LE: 22k trials on 18.4k distinct configs in 48h

Conclusion

Either the code is broken, or the bottleneck happens for a different reason, e.g., because of Hyperband.

LE: There's a non-insignificant gain of about 10% in the number of trials/configs when enabling the code in this PR (i.e., between 2 and 3 above). So, in light of these new observations, I think it's that a new hypothesis, that this code fixes a bottleneck but there might be another one somewhere else, seems to become more likely.

Next steps:

• reproduce behavior quicker, i.e., without requiring a 64 core machine and wait for at least 12 hours to get a definite observation of a drop in cpu load
• do some profiling to measure on which lock most workers spend most time waiting on (LE: [Feature Request] Profiling #1181); EVEN LATER EDIT: actually, given the execution model, I think it's enough to profile the main process running the optimization loop
• LE: a quick way to eliminate the hyperband intensifier would be to run the same session without it

[bbudescu]

Additional CPU load graphs

Hi guys. I ran another bunch of optimization sessions turning off various components of SMAC to try and identify where the bottleneck lies. Here are the results:

1. Hyperband disabled

1.1. With Background Training

6.3k trials in 48 hours

1.2. Without Background Training (my smac3 clone)

6.16k trials in 48 hours

1.4. Without Background Training (original smac3 repo)
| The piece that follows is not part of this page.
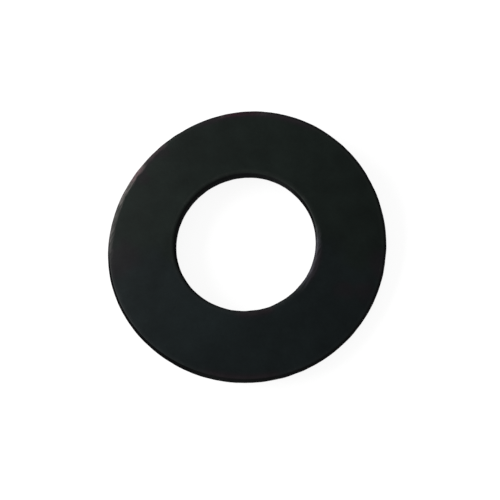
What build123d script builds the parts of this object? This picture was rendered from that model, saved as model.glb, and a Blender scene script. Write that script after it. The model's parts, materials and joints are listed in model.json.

This was just to test if my code introduces any bottlenecks.

6.24k trials in 48 hours

2. Random Sampling

• IN PROGRESS
• no Random Forest Surrogate Model

2.1. Hyperband Disabled

• ~ 5.5k-6k trials in 46 hours
• still running - has another 2 hours budget

2.2. With Hyperband Enabled

• not started yet

Conclusions

It seems now that the problem lies neither with training the RF model (when doing random sampling, there are fewer trials done than when using RF; mind, however, that trial time, although deterministic, varies with the chosen params), neither with Hyperband. I guess that some profiling is highly necessary to identifiy the performance bottlenecks in a parallel setting.

Later, I will update the above graphs.